Canadian broadcaster

Shushma Datt (Note: Datt is also referenced as Sushma Datt in some sources.) (born 1946) is a Canadian radio and television broadcaster. She is credited as the first Canadian broadcaster of South-Asian descent and is considered a pioneer of ethnic broadcasting in British Columbia.

== Biography ==
Datt was born in Kenya in 1946 into a large family. Her father was an accountant. Her family moved to India during a period of unrest in Kenya. During her time in India, Datt studied at Delhi University and worked with the Indian newspaper, The Times of India. In 1965, Datt's family including her parents and five siblings moved to England where she worked as a broadcaster with the British Broadcasting Corporation. During her time with the BBC, she interviewed then up and coming artists including Mick Jagger, George Harrison, Jimi Hendrix and also members of the English rock band The Who, as well as Prime Minister of India Indira Gandhi.

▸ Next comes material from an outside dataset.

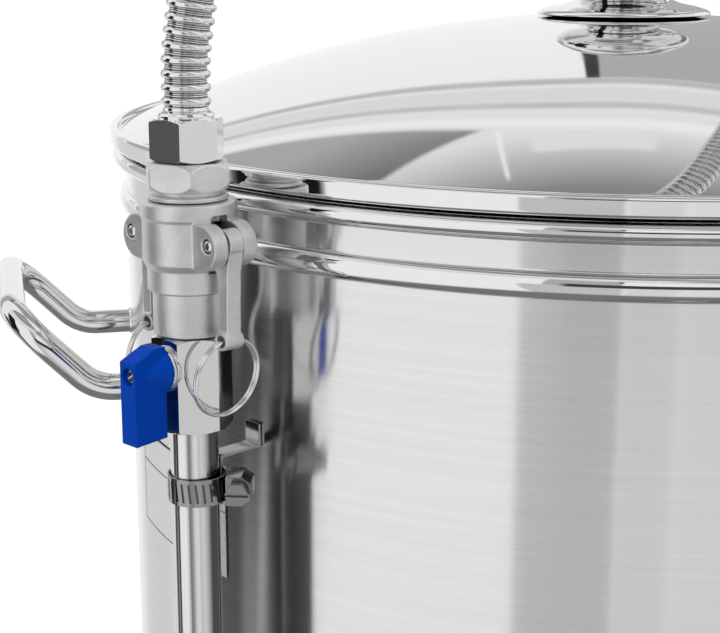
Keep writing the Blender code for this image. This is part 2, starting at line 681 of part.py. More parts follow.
def make_cam_details(riser, side, word):
    pin = rod("cam_pin_" + word, CAM_PIN_R, (-0.0086, 0, 0), (0.0086, 0, 0))
    pin.location = (0, side * CAM_PIN_T, CAM_PIN_Z)
    keep(pin, BRUSHED, riser)
    eye_y, eye_z = side * (CAM_PIN_T + EYE_OUT), CAM_PIN_Z + EYE_DOWN
    turns = [2 * math.pi * i / 32 for i in range(32)]
    lift, lean = 0.00025, -side * math.tan(RING_TILT)
    drops = [RING_R * (1 - math.cos(a)) for a in turns]
    route = [(RING_R * math.sin(a), drop * lean, lift - drop) for a, drop in zip(turns, drops)]
    ring = poly_curve("pull_ring_" + word, route, RING_WIRE, 1, closed=True)
    ring.location = (0, eye_y, eye_z)
    keep(ring, POLISHED, riser)


def make_hose_end(frame, hex_name, nut_name):
    """The hex nipple screwed into the coupler, and the hose's union nut on it."""
    nipple = hexagon(hex_name, 0.0250, HEX_LOW, HEX_TOP, 0.0058, 0.0016, HEX_TWIST, frame)
    keep(nipple, CAST, frame)
    tail = turned(
        hex_name + "_tail",
        [(0.0058, HEX_LOW + 0.002), (0.0126, HEX_LOW + 0.002), (0.0126, COUPLER_TOP + CLEAR),
         (0.0086, COUPLER_TOP + CLEAR), (0.0086, -0.0060), (0.0058, -0.0060)], MEDIUM, ring=True)
    join(nipple, tail, frame)
    make_union_nut(frame, nut_name, NUT_LOW, NUT_TOP, NUT_TWIST)


def make_union_nut(frame, name, low, high, twist):
    """A hex nut whose collar closes round the hose. The collar is at the end nearer high."""
    collar = 0.0022 if high > low else -0.0022
    shoulder = high - collar
    nut = hexagon(name, 0.0212, min(low, shoulder), max(low, shoulder), 0.0062, 0.0008, twist, frame)
    keep(nut, POLISHED, frame)
    ends = sorted((shoulder - collar / 4, high))
    lip = turned(
        name + "_lip", [(0.0062, ends[1]), (0.0088, ends[1]), (0.0088, ends[0]), (0.0062, ends[0])],
        MEDIUM, ring=True)
    join(nut, lip, frame)


# ---------------------------------------------------------------- return port and hose
RETURN_TOP = -0.0200                 # the hose's lower end, from the rim plane
RETURN_PORT_Z = -0.0650
HOSE_ROUTE = [
    # up out of the riser's nut and over towards the knob
    (-0.1921, -0.1217, 0.0285), (-0.1911, -0.1219, 0.0500), (-0.1850, -0.1232, 0.0760),
    (-0.1665, -0.1270, 0.1010), (-0.1330, -0.1335, 0.1155), (-0.0930, -0.1410, 0.1180),
    # past the knob, above the dome
    (-0.0520, -0.1405, 0.1180), (-0.0170, -0.1235, 0.1180), (0.0130, -0.0930, 0.1170),
    (0.0400, -0.0570, 0.1170), (0.0680, -0.0130, 0.1170), (0.0960, 0.0380, 0.1170),
    # down outside the back of the rim into the return nut
    (0.1220, 0.0860, 0.1150), (0.1460, 0.1300, 0.1030), (0.1590, 0.1540, 0.0810),
    (0.1638, 0.1632, 0.0530), (0.1645, 0.1645, 0.0200), (0.1645, 0.1645, -0.0197),
]


def make_return(back):
    """The hose's other end: a union nut and an elbow that passes through the kettle's wall."""
    make_union_nut(back, "return_nut", RETURN_TOP - 0.0160, RETURN_TOP, RETURN_TWIST)
    inside = KETTLE_IN_R - RETURN_R - 0.0060
    route = bent([(0, 0, RETURN_TOP - 0.0163), (0, 0, RETURN_PORT_Z), (inside, 0, RETURN_PORT_Z)], 0.014, 6)
    keep(tube("return_elbow", route, 0.0079, 0.0014), POLISHED, back)


def make_hose():
    points = [(x, y, z + RIM_Z) for x, y, z in HOSE_ROUTE]
    route = smooth(points, 27)
    keep(poly_curve("recirculation_hose", route, HOSE_R, 2), POLISHED)


# ---------------------------------------------------------------- lid
def lid_height(radius):
    """The height of the dome's outer face above the rim plane, at a distance from the axis."""
    edge, edge_z = 0.2020, 0.0060
    ball = (edge**2 + LID_RISE**2) / (2 * LID_RISE)
    return edge_z + math.sqrt(ball**2 - radius**2) - (ball - LID_RISE)


def make_lid(lid):
    thick, hole, edge = 0.0009, 0.0036, 0.2030
    stations = [hole + (edge - hole) * i / 6 for i in range(7)]
    over = [(r, lid_height(r)) for r in stations]
    under = [(r, lid_height(r) - thick) for r in reversed(stations)]
    keep(turned("lid_dome", over + under, FINE, ring=True), POLISHED, lid)
    mid, half_w, low, high = LID_R - 0.0017, 0.0017, 0.0009, 0.0080
    section = arc(mid, high - half_w, half_w, 180, 0, 3) + arc(mid, low + half_w, half_w, 0, -180, 3)
    keep(turned("lid_rim", section, FINE, ring=True), POLISHED, lid)


NECK = 0.0130              # height of the knob's neck above the dome


def make_knob(lid):
    top = lid_height(0)
    flange_z = lid_height(0.035) + CLEAR + 0.0004
    hole = 0.0036
    base = turned(
        "knob_base",
        [(hole, top + NECK), (0.0150, top + NECK), (0.0162, top + 0.0095), (0.0180, top + 0.0065),
         (0.0225, top + 0.0042), (0.0340, flange_z + 0.0018), (0.0350, flange_z + 0.0008),
         (0.0346, flange_z), (0.0200, lid_height(0.020) + CLEAR), (hole, top + CLEAR)],
        MEDIUM, ring=True)
    keep(base, POLISHED, lid)
    low = top + NECK + CLEAR
    cap = turned(
        "knob_cap",
        [(0, low + 0.0205), (0.0130, low + 0.0196), (0.0230, low + 0.0160), (0.0285, low + 0.0095),
         (0.0280, low + 0.0050), (0.0230, low + 0.0015), (0.0160, low), (hole, low),
         (hole, low + 0.0090), (0, low + 0.0090)],
        MEDIUM)
    keep(cap, POLISHED, lid)
    shank, head = 0.0031, 0.0110
    under = lid_height(hole) - 0.0009 - CLEAR
    screw = turned(
        "lid_screw",
        [(0, low + 0.0080), (shank, low + 0.0080), (shank, under - 0.0004), (head, under - 0.0004),
         (head, under - 0.0016), (0.0060, under - 0.0016), (0.0050, under - 0.0050), (0, under - 0.0050)],
        COARSE)
    keep(screw, POLISHED, lid)


# ---------------------------------------------------------------- drain tap
TAP_FACE = -KETTLE_R - CLEAR
TAP_END = -0.2660
TAP_STEM_Y = -0.2340


def make_tap(front):
    """A ball valve on the front wall: tail through the wall, round body, threaded outlet."""
    length = TAP_FACE - TAP_END
    stem = TAP_FACE - TAP_STEM_Y
    body = turned(
        "tap_body",
        [(0.0075, length), (0.0103, length), (0.0103, length - 0.014), (0.0128, length - 0.015),
         (0.0128, length - 0.020), (0.0150, stem + 0.009), (0.0165, stem), (0.0150, stem - 0.009),
         (0.0125, stem - 0.015), (0.0125, 0.006), (0.0165, 0.006), (0.0165, 0.0),
         (0.0104, 0.0), (0.0104, -0.016), (0.0075, -0.016), (0.0075, stem - 0.009), (0.0112, stem - 0.008),
         (0.0112, stem + 0.008), (0.0075, stem + 0.009)], MEDIUM, ring=True)
    keep(body, BRUSHED, front)
    join(body, rod("tap_boss", 0.0065, (0, 0.0135, stem), (0, 0.0205, stem), COARSE), front)
    cut(body, rod("tap_stem_hole", 0.0033, (0, 0.008, stem), (0, 0.030, stem)), front)
    ball = rod("tap_ball", 0.0028, (0, 0, 0), (0, 0.0265, 0))
    ball.location = (0, 0, stem)
    keep(ball, POLISHED, front)
    sphere = new_object("tap_sphere", bpy.data.meshes.new("tap_sphere"))
    shape = bmesh.new()
    bmesh.ops.create_uvsphere(shape, u_segments=12, v_segments=8, radius=0.0100)
    shape.to_mesh(sphere.data)
    shape.free()
    sphere.location = (0, 0, stem)
    join(ball, sphere, front)
    cut(ball, rod("tap_ball_bore", 0.0060, (-0.02, 0, stem), (0.02, 0, stem), 12), front)
    lever = block("tap_lever", (-0.009, 0.0210, -0.009), (0.080, 0.0245, 0.009), 0.0010)
    lever.location = (0, 0, stem)
    keep(lever, POLISHED, front)
    cut(lever, rod("lever_hole", 0.0031, (0, 0.03, stem), (0, 0.01, stem)), front)
    grip = block("tap_grip", (0.0320, 0.0180, -0.0110), (0.0850, 0.0275, 0.0110), 0.0025)
    grip.location = (0, 0, stem)
    keep(grip, BLUE, front)
    cut(grip, block("grip_slot", (0.02, 0.0207, stem - 0.0093), (0.0803, 0.0248, stem + 0.0093)), front)


# ---------------------------------------------------------------- malt basket
BASKET_R, BASKET_LOW, BASKET_TOP = 0.1800, 0.1500, 0.6000


def make_basket(basket):
    wall, ledge = 0.0010, BASKET_R - 0.010
    tube_wall = turned(
        "basket_wall",
        [(BASKET_R - wall, BASKET_TOP), (BASKET_R, BASKET_TOP), (BASKET_R, BASKET_LOW),
         (ledge, BASKET_LOW), (ledge, BASKET_LOW + wall), (BASKET_R - wall, BASKET_LOW + wall)],
        FINE, ring=True)
    keep(tube_wall, BRUSHED, basket)
    for side in (-1, 1):
        cut(tube_wall, block(f"basket_grip_{side}", (side * 0.18 - 0.02, -0.045, BASKET_TOP - 0.045),
                             (side * 0.18 + 0.02, 0.045, BASKET_TOP - 0.020)), basket)
    floor, middle, edge, hole = BASKET_LOW + wall + CLEAR, 0.0125, BASKET_R - 0.002, 0.010
    sieve = turned(
        "basket_sieve",
        [(middle, floor + wall), (edge, floor + wall), (edge, floor), (middle, floor)], MEDIUM, ring=True)
    keep(sieve, BRUSHED, basket)
    for ring_r, count in ((0.070, 6), (0.135, 12)):
        for i in range(count):
            angle = 2 * math.pi * (i + 0.31) / count
            x, y = ring_r * math.cos(angle), ring_r * math.sin(angle)
            punch = rod(f"sieve_hole_{ring_r}_{i}", hole, (x, y, floor - 0.01), (x, y, floor + 0.01), 6)
            cut(sieve, punch, basket)


def make_basket_stand():
    """An inverted pan that carries the basket clear of the probe and the pump's inlet."""
    top, low, inner, outer, wall = BASKET_LOW - CLEAR, FLOOR_Z + WALL + CLEAR, 0.150, 0.1740, 0.0012
    stand = turned(
        "basket_stand",
        [(inner, top), (outer, top), (outer, low), (outer - wall, low), (outer - wall, top - wall),
         (inner, top - wall)],
        FINE, ring=True)
    keep(stand, BRUSHED)
    for i in range(4):
        port = rod(f"stand_port_{i}", 0.012, (0, 0, low + 0.018), (0, 0.25, low + 0.018), 8)
        port.rotation_euler = (0, 0, math.radians(90 * i + 20))
        cut(stand, port)


# ---------------------------------------------------------------- assembly
def build():
    riser = frame_at("riser_frame", RISER_R, RISER_ANGLE, RIM_Z)
    pump = frame_at("pump_frame", PUMP_R, RISER_ANGLE, 0)
    back = frame_at("return_frame", RETURN_R, RETURN_ANGLE, RIM_Z)
    lid = frame_at("lid_frame", 0, 0, RIM_Z)
    basket = frame_at("basket_frame", 0, 0, 0)
    front = frame_at("tap_frame", 0, 0, 0)
    front.location = (0, TAP_FACE, TAP_Z)
    front.rotation_euler = (math.pi / 2, 0, 0)

    make_shell(pump, back)
    make_handle("handle_left", -1)
    make_handle("handle_right", 1)
    make_base(riser, pump)
    make_control_box()
    make_power_inlet()
    make_heater_and_probe()
    make_pump(pump)
    make_recirculation_pipe(riser)
    make_bracket(riser)
    make_clamp(riser)
    make_valve(riser)
    make_adapter(riser)
    make_coupler(riser)
    for side, word in ((1, "right"), (-1, "left")):
        make_cam_arm(riser, "cam_arm_" + word, side)
        make_cam_details(riser, side, word)
    make_hose_end(riser, "hose_nipple", "hose_nut")
    make_hose()
    make_return(back)
    make_lid(lid)
    make_knob(lid)
    make_tap(front)
    make_basket(basket)
    make_basket_stand()


build()
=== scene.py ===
"""Looks of the brew kettle: finished surfaces, detailed fittings, a studio and the camera.

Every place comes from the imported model. Lengths are metres. The riser's own axes are used for its
fittings: X points away from the kettle, Y along the wall to the front, Z up from the rim's plane.
"""

import json
import math

import bmesh
import bpy
from mathutils import Matrix, Vector


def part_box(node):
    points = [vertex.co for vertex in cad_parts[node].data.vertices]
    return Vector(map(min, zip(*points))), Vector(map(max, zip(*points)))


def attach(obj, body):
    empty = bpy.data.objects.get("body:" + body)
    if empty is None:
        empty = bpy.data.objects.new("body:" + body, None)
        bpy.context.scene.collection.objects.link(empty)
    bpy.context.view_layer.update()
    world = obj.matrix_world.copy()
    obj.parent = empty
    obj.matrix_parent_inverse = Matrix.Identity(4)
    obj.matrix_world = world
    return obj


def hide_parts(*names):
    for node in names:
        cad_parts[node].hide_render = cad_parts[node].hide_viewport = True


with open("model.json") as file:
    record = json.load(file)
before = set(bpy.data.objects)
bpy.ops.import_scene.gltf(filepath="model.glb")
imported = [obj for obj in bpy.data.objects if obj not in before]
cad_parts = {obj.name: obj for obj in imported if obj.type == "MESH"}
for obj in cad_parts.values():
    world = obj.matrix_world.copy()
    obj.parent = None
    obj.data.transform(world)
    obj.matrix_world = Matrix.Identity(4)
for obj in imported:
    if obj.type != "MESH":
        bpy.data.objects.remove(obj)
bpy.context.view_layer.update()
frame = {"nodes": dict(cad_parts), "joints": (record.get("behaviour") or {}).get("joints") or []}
JOINTS = {joint["name"]: joint for joint in frame["joints"]}
NODES = frame["nodes"]

RIM_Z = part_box("lid_rim")[0].z - 0.0009
KETTLE_R = 0.2012    # the wall's outside
LID_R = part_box("lid_rim")[1].x
UP = Vector((0, 0, 1))
QUARTER = math.pi / 2
THROUGH = 0.02    # long enough for a drill to pass right through a fitting
DENSE_MESH = 30000    # faces, from which a piece is too fine to need its large faces kept flat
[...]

Datt moved to Vancouver in 1972. She joined the CJVB radio station in Vancouver and was the station's Punjabi and Hindi language broadcaster. She remained with the station until 1978 when she started her own radio station, Radio Rim Jhim, an FB sideband broadcaster in the Greater Vancouver region. She also branched to television producing content for OMNI TV and Shaw TV. In 2005, Datt obtained an AM band license for a station that started as RJ1200, a multicultural radio station in the Vancouver region, which was later rebranded as Spice Radio. Per a biography in Canadian newspaper, Vancouver Sun, she was the first woman to obtain a broadcasting license from the CRTC.

For her contributions, Datt is considered a pioneer of ethnic broadcasting in British Columbia. She received the Order of British Columbia in 1992, and is also a recipient of the Queen’s Golden Jubilee Medal. Locally, she is the recipient of the YWCA Woman of Distinction Award and was listed among the 100 "most influential Indo-Canadians" by the Vancouver Sun and as one of 150 "most influential British Columbians" by the Royal British Columbia Museum.